» **WORK TO BE COMPLETED**:
Pull out of the data below the stretch of lines bounded by the one containing "# ---- checks" and the one containing "bpy.data.objects.remove(obj)", both bounds included, unchanged.

Records contained in a dataset:
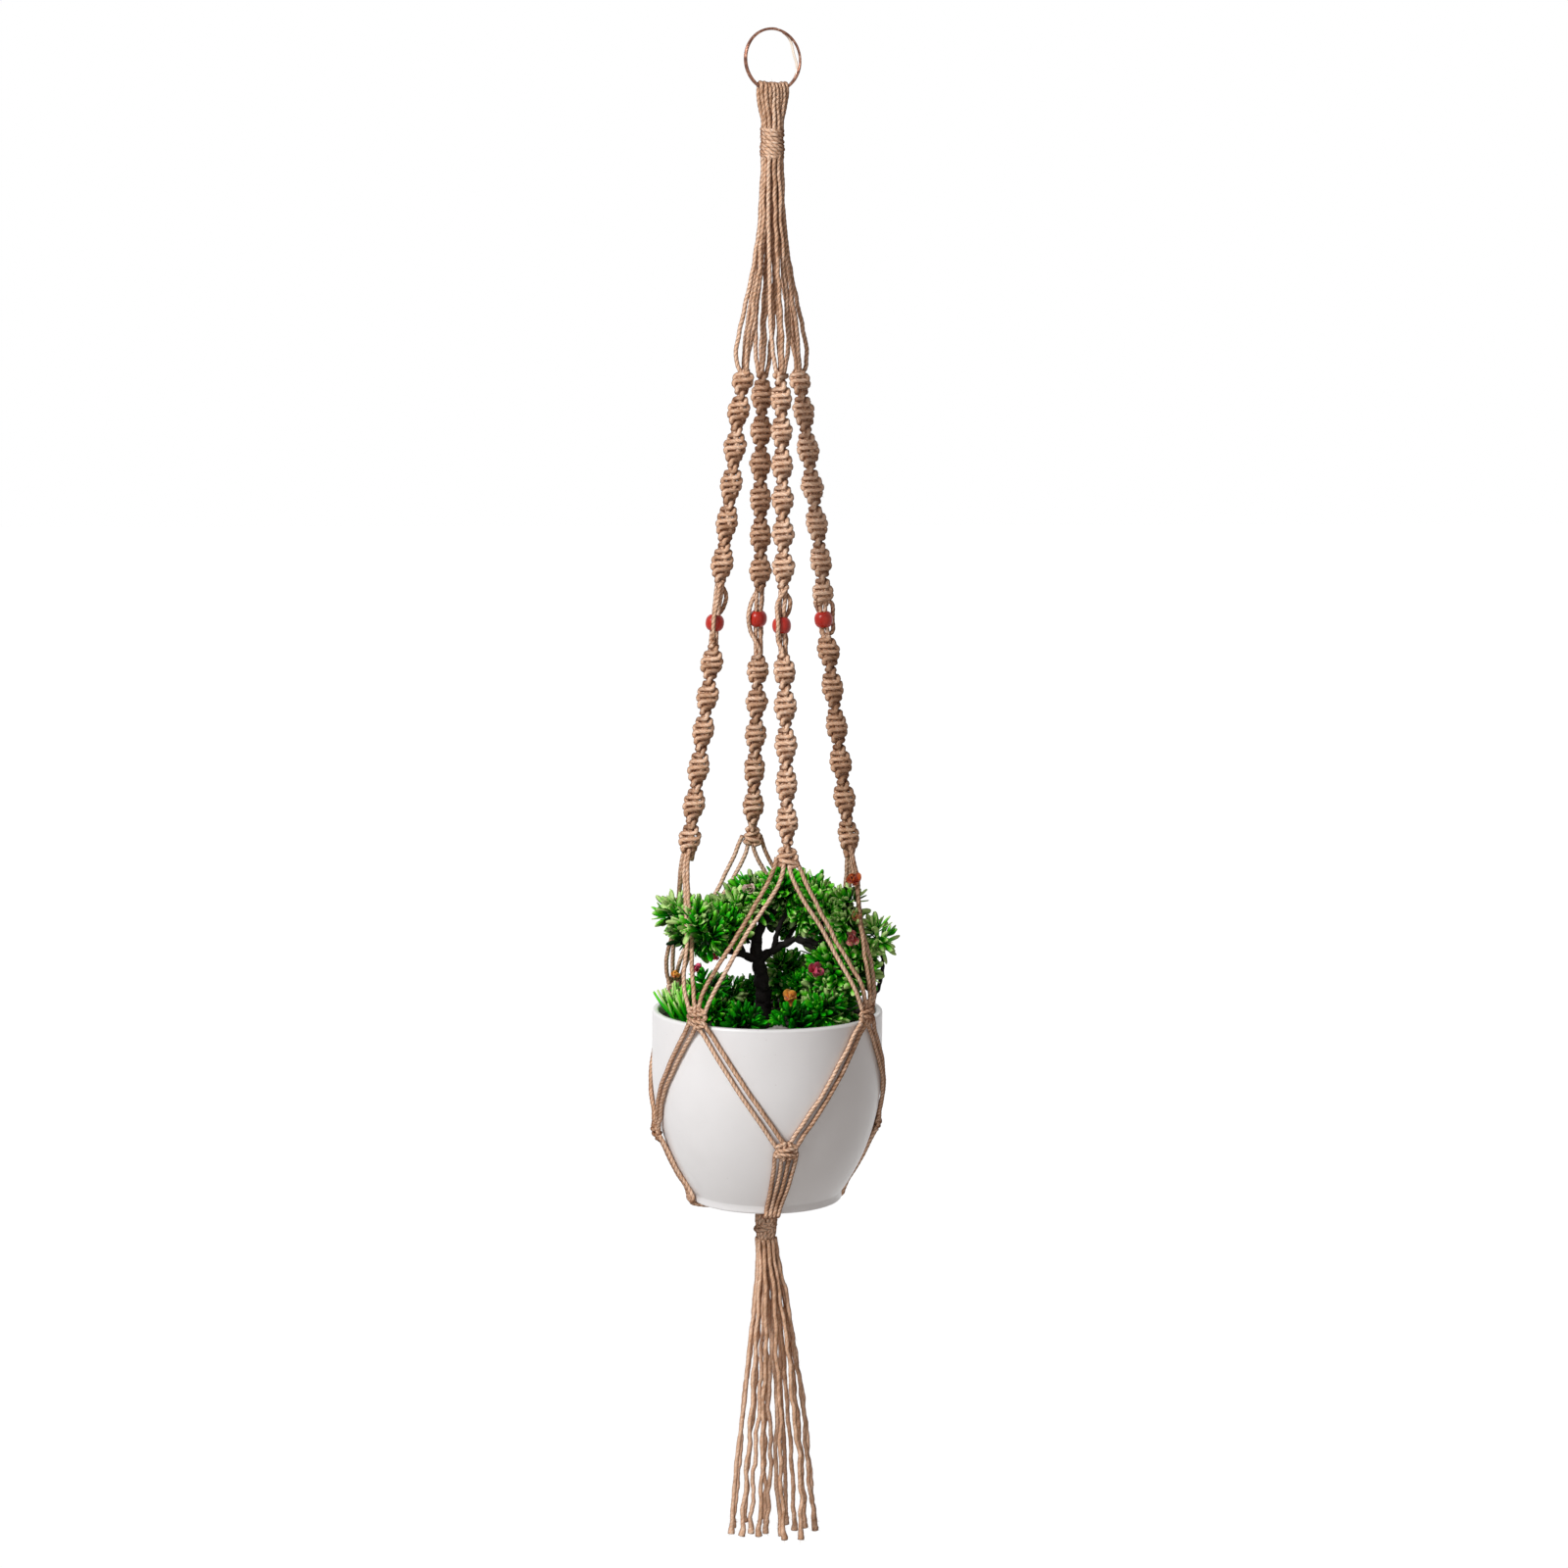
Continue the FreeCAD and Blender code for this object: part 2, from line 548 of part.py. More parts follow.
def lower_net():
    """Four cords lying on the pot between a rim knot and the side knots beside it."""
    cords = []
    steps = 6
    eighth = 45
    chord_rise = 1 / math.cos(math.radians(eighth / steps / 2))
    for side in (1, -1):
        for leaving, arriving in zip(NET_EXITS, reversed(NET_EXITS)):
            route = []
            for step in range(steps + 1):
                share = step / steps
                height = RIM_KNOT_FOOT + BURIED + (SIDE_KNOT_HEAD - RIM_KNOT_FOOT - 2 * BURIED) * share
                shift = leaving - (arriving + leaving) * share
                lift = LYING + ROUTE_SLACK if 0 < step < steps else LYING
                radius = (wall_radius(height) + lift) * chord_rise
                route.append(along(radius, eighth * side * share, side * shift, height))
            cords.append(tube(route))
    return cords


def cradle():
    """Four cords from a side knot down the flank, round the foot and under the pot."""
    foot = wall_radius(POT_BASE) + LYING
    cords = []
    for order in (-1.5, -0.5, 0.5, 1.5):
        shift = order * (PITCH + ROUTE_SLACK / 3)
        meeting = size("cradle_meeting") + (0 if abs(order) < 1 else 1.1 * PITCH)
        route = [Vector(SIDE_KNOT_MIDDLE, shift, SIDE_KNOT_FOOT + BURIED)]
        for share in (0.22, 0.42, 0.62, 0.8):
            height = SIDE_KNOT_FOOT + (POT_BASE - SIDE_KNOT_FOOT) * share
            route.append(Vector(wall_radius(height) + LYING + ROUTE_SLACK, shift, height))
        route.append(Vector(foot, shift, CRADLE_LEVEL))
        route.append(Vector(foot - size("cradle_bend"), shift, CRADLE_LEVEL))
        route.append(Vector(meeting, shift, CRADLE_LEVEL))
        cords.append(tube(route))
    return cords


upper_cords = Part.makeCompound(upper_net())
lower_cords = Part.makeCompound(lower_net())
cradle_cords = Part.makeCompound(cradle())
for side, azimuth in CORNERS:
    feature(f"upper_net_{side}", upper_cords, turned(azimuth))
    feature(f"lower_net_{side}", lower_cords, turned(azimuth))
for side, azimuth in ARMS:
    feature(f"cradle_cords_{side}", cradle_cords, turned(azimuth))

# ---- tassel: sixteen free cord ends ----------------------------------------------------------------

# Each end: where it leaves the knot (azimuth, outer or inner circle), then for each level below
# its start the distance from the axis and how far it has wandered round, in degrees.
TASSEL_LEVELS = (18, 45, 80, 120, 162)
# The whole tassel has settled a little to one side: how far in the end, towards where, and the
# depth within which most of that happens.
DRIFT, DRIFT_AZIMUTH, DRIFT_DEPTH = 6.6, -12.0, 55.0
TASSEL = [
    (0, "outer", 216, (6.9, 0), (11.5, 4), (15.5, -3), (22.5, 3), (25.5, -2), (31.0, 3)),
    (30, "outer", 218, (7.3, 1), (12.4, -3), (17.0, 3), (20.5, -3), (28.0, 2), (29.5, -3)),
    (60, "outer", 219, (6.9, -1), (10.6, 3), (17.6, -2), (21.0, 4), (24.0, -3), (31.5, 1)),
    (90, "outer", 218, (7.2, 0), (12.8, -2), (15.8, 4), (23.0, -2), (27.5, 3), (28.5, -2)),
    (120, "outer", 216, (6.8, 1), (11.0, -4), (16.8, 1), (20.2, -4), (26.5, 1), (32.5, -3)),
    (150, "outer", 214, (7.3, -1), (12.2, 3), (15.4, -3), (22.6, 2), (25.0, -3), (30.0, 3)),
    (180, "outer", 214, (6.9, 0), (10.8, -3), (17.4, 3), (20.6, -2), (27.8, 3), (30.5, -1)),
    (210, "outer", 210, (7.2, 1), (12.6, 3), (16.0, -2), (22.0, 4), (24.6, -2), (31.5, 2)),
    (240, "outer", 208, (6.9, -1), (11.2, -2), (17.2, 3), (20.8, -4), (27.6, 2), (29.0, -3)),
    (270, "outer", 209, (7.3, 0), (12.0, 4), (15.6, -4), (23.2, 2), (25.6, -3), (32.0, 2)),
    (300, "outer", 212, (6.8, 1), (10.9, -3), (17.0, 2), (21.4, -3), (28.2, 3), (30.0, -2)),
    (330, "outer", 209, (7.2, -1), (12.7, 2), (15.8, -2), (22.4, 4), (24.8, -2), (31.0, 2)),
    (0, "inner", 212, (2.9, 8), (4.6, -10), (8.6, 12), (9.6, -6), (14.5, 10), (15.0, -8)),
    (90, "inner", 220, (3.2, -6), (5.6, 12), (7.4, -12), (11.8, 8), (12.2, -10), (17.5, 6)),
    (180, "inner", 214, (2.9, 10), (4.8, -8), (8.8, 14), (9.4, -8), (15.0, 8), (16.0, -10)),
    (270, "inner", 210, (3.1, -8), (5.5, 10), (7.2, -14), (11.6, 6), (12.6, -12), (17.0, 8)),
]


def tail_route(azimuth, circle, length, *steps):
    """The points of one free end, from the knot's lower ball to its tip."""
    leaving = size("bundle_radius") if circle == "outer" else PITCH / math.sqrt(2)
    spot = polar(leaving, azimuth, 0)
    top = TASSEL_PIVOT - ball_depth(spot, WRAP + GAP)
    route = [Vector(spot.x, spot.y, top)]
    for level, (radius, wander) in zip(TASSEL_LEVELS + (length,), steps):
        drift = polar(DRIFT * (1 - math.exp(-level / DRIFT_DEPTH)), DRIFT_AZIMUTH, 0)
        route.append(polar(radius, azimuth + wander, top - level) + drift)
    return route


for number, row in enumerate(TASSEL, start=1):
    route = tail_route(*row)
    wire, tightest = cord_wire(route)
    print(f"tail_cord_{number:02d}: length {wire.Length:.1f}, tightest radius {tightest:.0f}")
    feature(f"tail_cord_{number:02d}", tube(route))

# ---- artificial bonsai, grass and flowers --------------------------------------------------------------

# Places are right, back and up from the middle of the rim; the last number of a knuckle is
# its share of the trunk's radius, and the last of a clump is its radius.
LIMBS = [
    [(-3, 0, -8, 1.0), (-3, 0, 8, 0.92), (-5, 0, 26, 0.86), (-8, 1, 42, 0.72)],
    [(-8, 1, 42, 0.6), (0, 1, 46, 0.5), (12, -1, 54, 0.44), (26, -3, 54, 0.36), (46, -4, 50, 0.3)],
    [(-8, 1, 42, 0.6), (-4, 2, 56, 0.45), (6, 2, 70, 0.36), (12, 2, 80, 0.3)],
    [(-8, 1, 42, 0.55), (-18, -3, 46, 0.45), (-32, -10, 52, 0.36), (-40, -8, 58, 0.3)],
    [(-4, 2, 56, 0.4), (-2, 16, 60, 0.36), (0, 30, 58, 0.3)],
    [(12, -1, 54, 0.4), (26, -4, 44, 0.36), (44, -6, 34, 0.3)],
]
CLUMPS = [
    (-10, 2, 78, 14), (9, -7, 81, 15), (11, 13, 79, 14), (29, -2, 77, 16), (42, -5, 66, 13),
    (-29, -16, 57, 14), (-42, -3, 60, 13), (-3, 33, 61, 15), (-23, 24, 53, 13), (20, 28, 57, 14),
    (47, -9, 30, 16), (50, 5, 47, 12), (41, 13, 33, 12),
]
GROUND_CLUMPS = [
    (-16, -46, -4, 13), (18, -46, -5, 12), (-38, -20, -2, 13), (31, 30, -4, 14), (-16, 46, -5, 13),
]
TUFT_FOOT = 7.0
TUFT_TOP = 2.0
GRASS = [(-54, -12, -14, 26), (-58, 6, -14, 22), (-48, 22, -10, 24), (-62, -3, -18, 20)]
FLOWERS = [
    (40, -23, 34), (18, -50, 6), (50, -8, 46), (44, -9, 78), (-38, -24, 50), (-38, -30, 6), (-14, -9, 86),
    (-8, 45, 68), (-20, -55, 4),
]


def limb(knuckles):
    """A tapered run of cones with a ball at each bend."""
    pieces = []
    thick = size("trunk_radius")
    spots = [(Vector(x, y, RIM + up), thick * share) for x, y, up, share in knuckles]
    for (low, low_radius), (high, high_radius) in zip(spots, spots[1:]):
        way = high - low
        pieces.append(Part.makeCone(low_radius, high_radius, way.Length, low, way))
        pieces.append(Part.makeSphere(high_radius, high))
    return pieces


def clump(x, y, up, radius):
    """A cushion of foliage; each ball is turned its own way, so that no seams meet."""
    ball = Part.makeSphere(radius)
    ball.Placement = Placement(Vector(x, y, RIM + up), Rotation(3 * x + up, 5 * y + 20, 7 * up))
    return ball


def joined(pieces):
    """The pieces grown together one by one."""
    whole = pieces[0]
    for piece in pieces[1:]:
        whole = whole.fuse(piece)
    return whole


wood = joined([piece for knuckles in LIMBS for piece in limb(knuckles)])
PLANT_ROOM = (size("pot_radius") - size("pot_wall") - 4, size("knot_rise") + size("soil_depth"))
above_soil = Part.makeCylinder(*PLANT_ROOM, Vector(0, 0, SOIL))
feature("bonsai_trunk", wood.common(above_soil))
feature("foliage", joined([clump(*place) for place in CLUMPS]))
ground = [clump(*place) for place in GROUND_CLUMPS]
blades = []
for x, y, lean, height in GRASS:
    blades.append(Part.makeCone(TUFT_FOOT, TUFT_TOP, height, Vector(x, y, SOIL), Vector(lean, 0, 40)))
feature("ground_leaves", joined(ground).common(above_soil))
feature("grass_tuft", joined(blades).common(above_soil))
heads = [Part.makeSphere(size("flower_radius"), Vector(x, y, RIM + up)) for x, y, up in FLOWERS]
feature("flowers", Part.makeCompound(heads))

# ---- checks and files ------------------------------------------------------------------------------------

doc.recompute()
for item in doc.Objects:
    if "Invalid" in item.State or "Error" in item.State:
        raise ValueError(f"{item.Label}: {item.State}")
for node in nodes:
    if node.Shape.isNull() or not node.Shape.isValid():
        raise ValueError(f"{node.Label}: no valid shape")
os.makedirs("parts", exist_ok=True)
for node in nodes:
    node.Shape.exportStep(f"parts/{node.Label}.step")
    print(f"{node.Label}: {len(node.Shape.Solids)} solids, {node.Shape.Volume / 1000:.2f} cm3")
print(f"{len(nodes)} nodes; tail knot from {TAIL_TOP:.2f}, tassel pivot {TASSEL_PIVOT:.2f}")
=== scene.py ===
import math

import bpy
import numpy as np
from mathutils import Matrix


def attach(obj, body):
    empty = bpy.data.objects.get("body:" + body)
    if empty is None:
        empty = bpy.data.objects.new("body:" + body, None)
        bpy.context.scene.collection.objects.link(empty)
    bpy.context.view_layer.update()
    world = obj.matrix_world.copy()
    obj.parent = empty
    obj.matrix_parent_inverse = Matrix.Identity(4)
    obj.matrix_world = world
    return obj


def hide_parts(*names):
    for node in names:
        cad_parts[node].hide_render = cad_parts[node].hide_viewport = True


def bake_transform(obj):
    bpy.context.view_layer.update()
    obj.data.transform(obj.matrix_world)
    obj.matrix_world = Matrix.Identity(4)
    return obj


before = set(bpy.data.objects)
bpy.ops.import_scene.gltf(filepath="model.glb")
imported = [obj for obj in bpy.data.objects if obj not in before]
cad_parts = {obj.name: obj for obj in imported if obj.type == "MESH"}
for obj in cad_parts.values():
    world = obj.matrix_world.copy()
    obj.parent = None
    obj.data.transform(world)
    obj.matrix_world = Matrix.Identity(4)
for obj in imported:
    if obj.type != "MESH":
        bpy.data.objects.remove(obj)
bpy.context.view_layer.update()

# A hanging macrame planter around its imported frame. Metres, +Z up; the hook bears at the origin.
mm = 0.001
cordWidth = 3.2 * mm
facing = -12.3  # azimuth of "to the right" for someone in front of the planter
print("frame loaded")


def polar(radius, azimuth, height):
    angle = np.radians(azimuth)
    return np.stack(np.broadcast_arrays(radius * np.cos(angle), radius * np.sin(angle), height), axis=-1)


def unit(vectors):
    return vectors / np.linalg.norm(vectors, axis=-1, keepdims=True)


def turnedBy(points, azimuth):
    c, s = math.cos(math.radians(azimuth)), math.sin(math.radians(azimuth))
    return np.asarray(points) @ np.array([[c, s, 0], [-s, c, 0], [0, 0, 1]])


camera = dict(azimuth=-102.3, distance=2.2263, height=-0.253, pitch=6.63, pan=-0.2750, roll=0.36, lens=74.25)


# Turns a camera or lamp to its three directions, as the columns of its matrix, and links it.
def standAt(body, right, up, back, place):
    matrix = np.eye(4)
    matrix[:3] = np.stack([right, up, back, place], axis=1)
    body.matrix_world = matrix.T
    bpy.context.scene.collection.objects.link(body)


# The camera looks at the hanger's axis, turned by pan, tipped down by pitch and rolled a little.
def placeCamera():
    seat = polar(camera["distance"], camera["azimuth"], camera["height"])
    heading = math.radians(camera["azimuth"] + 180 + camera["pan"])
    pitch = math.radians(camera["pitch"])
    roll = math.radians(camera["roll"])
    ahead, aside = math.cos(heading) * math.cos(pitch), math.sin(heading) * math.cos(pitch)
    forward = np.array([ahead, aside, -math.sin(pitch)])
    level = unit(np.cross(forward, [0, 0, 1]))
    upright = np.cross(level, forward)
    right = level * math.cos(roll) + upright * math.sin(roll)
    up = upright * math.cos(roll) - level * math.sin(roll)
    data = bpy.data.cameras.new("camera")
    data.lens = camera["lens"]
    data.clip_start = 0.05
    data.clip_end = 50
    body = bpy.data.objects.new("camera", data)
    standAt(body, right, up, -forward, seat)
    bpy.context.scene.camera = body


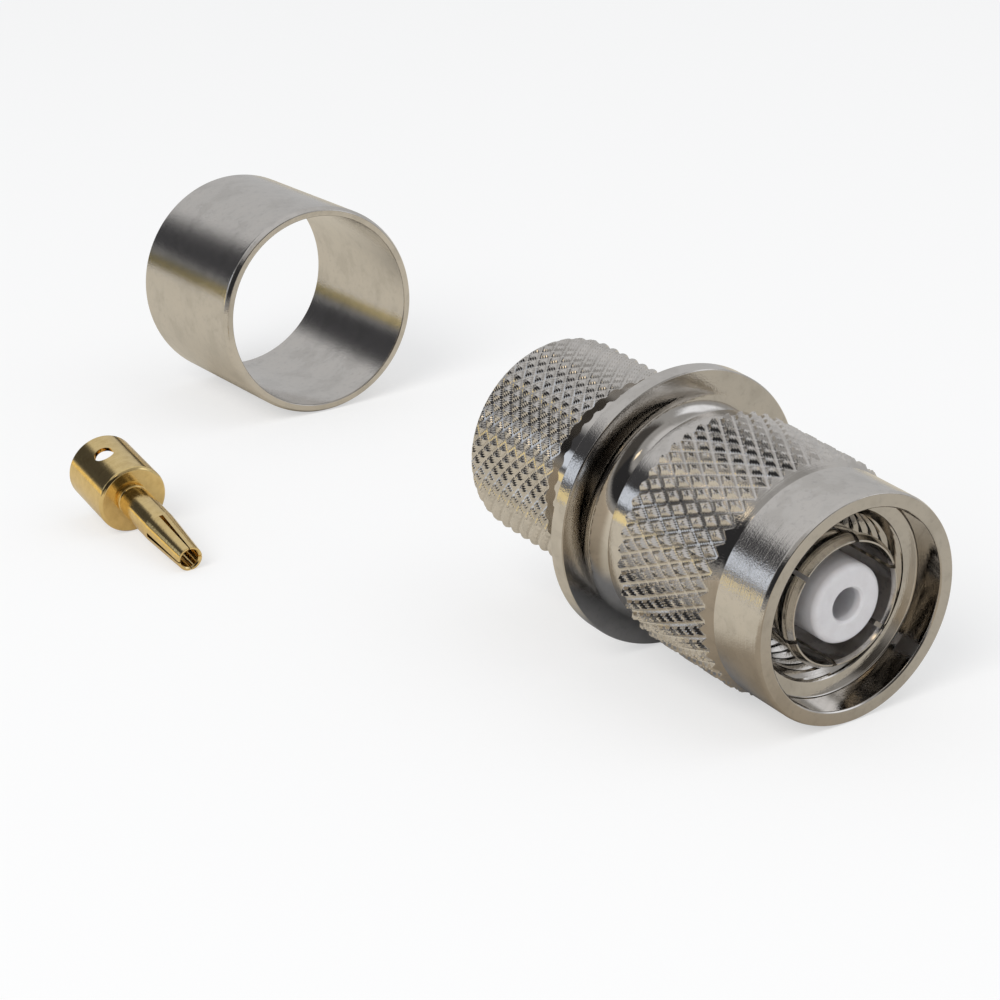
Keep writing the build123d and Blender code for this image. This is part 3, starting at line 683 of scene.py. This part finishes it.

» **FULL SOLUTION**:
# ---- checks and files ------------------------------------------------------------------------------------

doc.recompute()
for item in doc.Objects:
    if "Invalid" in item.State or "Error" in item.State:
        raise ValueError(f"{item.Label}: {item.State}")
for node in nodes:
    if node.Shape.isNull() or not node.Shape.isValid():
        raise ValueError(f"{node.Label}: no valid shape")
os.makedirs("parts", exist_ok=True)
for node in nodes:
    node.Shape.exportStep(f"parts/{node.Label}.step")
    print(f"{node.Label}: {len(node.Shape.Solids)} solids, {node.Shape.Volume / 1000:.2f} cm3")
print(f"{len(nodes)} nodes; tail knot from {TAIL_TOP:.2f}, tassel pivot {TASSEL_PIVOT:.2f}")
=== scene.py ===
import math

import bpy
import numpy as np
from mathutils import Matrix


def attach(obj, body):
    empty = bpy.data.objects.get("body:" + body)
    if empty is None:
        empty = bpy.data.objects.new("body:" + body, None)
        bpy.context.scene.collection.objects.link(empty)
    bpy.context.view_layer.update()
    world = obj.matrix_world.copy()
    obj.parent = empty
    obj.matrix_parent_inverse = Matrix.Identity(4)
    obj.matrix_world = world
    return obj


def hide_parts(*names):
    for node in names:
        cad_parts[node].hide_render = cad_parts[node].hide_viewport = True


def bake_transform(obj):
    bpy.context.view_layer.update()
    obj.data.transform(obj.matrix_world)
    obj.matrix_world = Matrix.Identity(4)
    return obj


before = set(bpy.data.objects)
bpy.ops.import_scene.gltf(filepath="model.glb")
imported = [obj for obj in bpy.data.objects if obj not in before]
cad_parts = {obj.name: obj for obj in imported if obj.type == "MESH"}
for obj in cad_parts.values():
    world = obj.matrix_world.copy()
    obj.parent = None
    obj.data.transform(world)
    obj.matrix_world = Matrix.Identity(4)
for obj in imported:
    if obj.type != "MESH":
        bpy.data.objects.remove(obj)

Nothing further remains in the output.